Consultório de Perda Gestacional
Espaço de partilha com objectivo de diminuir a falta de informação técnica e emocional a mulheres que vivenciam o luto da perda de um bebé ao longo da gravidez, bem como quebrar o Pacto de Silêncio resultante de todo esse processo de luto na Perda G
Perda Gestacional: Um problema social?
Pensar na perda gestacional nas suas várias dimensões leva-nos a considerar diversos grupos que estão intrinsecamente relacionados com este tipo de perda. A mulher mantém-se como pilar central onde se gera a criança desejada e é a partir desta que surgem os primeiros sinais de dor quando o sonho se desvanece.
A partir destes sinais ouvem-se os ecos da sociedade, surgem períodos de mudanças nas diversas relações sejam estas familiares, entre colegas de trabalho ou outras pessoas próximas que estejam inseridas nos círculos sociais de determinada pessoa. Após a perda o regresso ao trabalho é diferente, mudam os olhares, mudam as palavras, muda muita coisa. Muda a relação com o seu corpo porque perdeu um pouco de si, mudam os sonhos e procuram-se novos portos de abrigo. A própria família sofre um abalo porque sente a perda de um dos "seus". Em qualquer uma destas estruturas vão ocorrendo alterações nas relações através da variação na proximidade e no afastamento – por exemplo no seio do casal pode sair reforçada a solidariedade primária assim como se podem verificar situações de conflito. Uma gravidez provoca a mudança numa determinada estrutura social, assim como a morte de um filho gera mudanças e poderá eventualmente levar à ruptura de laços. Quando a mulher sente que a sociedade não lhe dá respostas nem vê nela fonte de um sentido para a vida, essa mesma mulher arrisca-se
a concentrar em si as expectativas e crenças afundadas por depressões e outras fragilidades.

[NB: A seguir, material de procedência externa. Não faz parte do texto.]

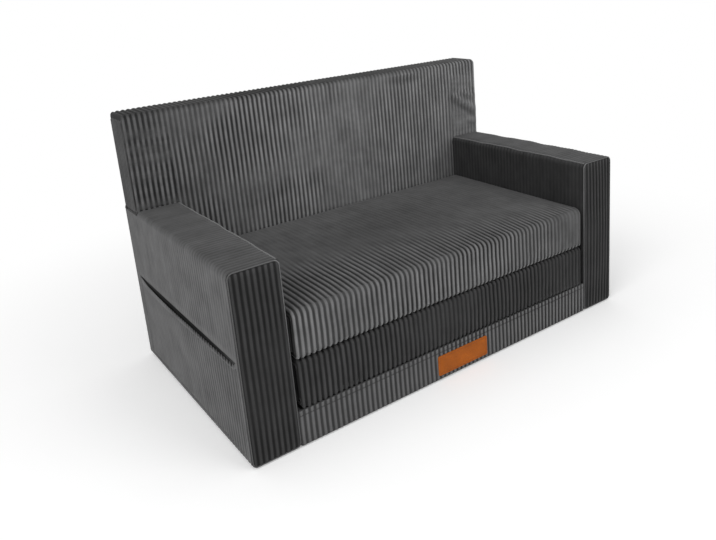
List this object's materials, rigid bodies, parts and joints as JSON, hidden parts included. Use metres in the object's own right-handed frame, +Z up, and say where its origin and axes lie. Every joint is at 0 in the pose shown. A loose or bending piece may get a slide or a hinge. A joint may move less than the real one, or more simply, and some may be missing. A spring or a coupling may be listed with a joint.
{
  "type": "children's sofa bed",
  "caption": "Child's foam sofa in ribbed velour with square arms, side pockets and a stacked seat that unfolds forwards over sewn cloth hinges into a floor bed.",
  "frame": {"origin": "on the floor, under the middle of the sofa's overall box", "axes": "+X across the sofa to its right seen from the front, +Y from its front to its back, +Z up"},
  "size_m": [0.9062, 0.526, 0.535],
  "materials": {
    "ribbed_cover": "matte ribbed velour, dark grey",
    "strip_cover": "matte ribbed velour, dark grey, lighter nap",
    "pocket_cloth": "matte black lining cloth",
    "elastic": "matte ribbed velour gathered on elastic",
    "foam": null,
    "patch": "satin orange imitation leather",
    "hinge_cloth": "matte woven hinge cloth",
    "floor_cloth": "matte black non-slip cloth",
    "zip_tape": "matte woven tape with a coil chain",
    "zip_metal": "satin black enamel"
  },
  "bodies": {
    "frame": {"back_cover": "ribbed_cover", "back_foam": "foam", "back_zip_tape": "zip_tape", "base_cover": "ribbed_cover", "base_foam": "foam", "base_front_strip": "strip_cover", "front_patch": "patch", "floor_sheet": "floor_cloth", "front_hinge_cloth": "hinge_cloth", "left_arm_cover": "ribbed_cover", "left_arm_front": "ribbed_cover", "left_arm_foam": "foam", "left_pocket_lining": "pocket_cloth", "left_pocket_panel": "ribbed_cover", "left_pocket_elastic": "elastic", "right_arm_cover": "ribbed_cover", "right_arm_front": "ribbed_cover", "right_arm_foam": "foam", "right_pocket_lining": "pocket_cloth", "right_pocket_panel": "ribbed_cover", "right_pocket_elastic": "elastic"},
    "lower_cushion": {"lower_cushion_cover": "ribbed_cover", "lower_cushion_foam": "foam", "lower_cushion_zip_tape": "zip_tape", "rear_hinge_cloth": "hinge_cloth"},
    "seat_cushion": {"seat_cushion_cover": "ribbed_cover", "seat_cushion_foam": "foam", "seat_cushion_zip_tape": "zip_tape"},
    "back_zip_slider": {"back_zip_slider": "zip_metal"},
    "lower_cushion_zip_slider": {"lower_cushion_zip_slider": "zip_metal"},
    "seat_cushion_zip_slider": {"seat_cushion_zip_slider": "zip_metal"}
  },
  "joints": [
    {"name": "front_fold", "type": "hinge", "parent": "frame", "child": "lower_cushion", "pos_m": [0, -0.264, 0.0795], "axis": [1, 0, 0], "range_deg": [0, 180]},
    {"name": "rear_fold", "type": "hinge", "parent": "lower_cushion", "child": "seat_cushion", "pos_m": [0, 0.173, 0.15885], "axis": [1, 0, 0], "range_deg": [-180, 0]},
    {"name": "back_zip_slide", "type": "slide", "parent": "frame", "child": "back_zip_slider", "axis": [1, 0, 0], "range_m": [0, 0.619]},
    {"name": "lower_cushion_zip_slide", "type": "slide", "parent": "lower_cushion", "child": "lower_cushion_zip_slider", "axis": [1, 0, 0], "range_m": [0, 0.579]},
    {"name": "seat_cushion_zip_slide", "type": "slide", "parent": "seat_cushion", "child": "seat_cushion_zip_slider", "axis": [1, 0, 0], "range_m": [0, 0.579]}
  ],
  "couplings": [
    {"joint": "rear_fold", "follows": "front_fold", "ratio": -1}
  ]
}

Existem várias formas de olhar para a perda gestacional, mas todas elas devem-se complementar no esforço de amparar todos aqueles que passam por um período de luto e dor. Seja o olhar do médico, linguagem
mais técnica e tradicionalmente debruçada no corpo, seja um olhar mais social e aberto a todos, um lado humano e abrangente (ex. associações etc.). Quando aqui falámos em “social” não é apenas para exercer uma leitura do que rodeia a mulher e a sua perda, mas também para escrever que este "social" deve ser um corpo activo, interveniente e responsável. Não devemos pensar que perder um filho se esgota num sofrimento privado, há também o sofrimento colectivo aquando a morte de alguém, verificado através dos rituais e outras manifestações colectivas como o luto. Em relação aqueles que estão mais próximos, o luto colectivo tende a não perdurar muito no tempo porque as pessoas querem afastar a dor o mais rápido possível, no entanto para a mulher as marcas são mais difíceis de ultrapassar. Quando falámos de dor pensámos logo num sintoma físico, associado ao corpo, mas esta tem também repercussões a nível psicológico e social. No que diz respeito à componente social, o sofrimento mexe com diversos grupos, não se mantém numa cela
A sociedade deve ter uma componente de entreajuda, uma dimensão social que não se deve esgotar quando falámos de perda gestacional. Se a sociedade ocidental actual insiste no hedonismo e em tornar tabu a morte, a doença, a perda, não devemos virar costas aqueles que em determinado momento das suas vidas perdem um pouco de si, mas continuam vivas, pelo menos têm de aprender a voltar a lutar e a acreditar. A perda gestacional não pode ser vista como menor por se tratar de uma criança que parte prematuramente – a verdade é que temos que considerar a ligação desta criança através da mulher/mãe que
desde cedo já sente vida a palpitar dentro de si. A gravidez apresenta-se na forma de uma barriga que atrai sorrisos e aproxima as pessoas, seria pouco sensato assumir que o eclipsar dessa “luz” provoque o afastamento dessas pessoas. O luto é dos processos mais duros da nossa existência, uma fase em que escrevemos novas questões e onde nos sentimos presos a um passado e um presente que sofreu um duro golpe. A partir desse ponto onde se exige um “recomeçar” é preciso aprender a aceitar o amanhã como reserva de esperança. A sociedade é também reserva de esperança e havendo portas abertas é o ideal para que nos sintamos parte de algo, encontremos um sentido que nos ajudará a projectar a nossa esfera pessoal no futuro, redesenhando novos sonhos.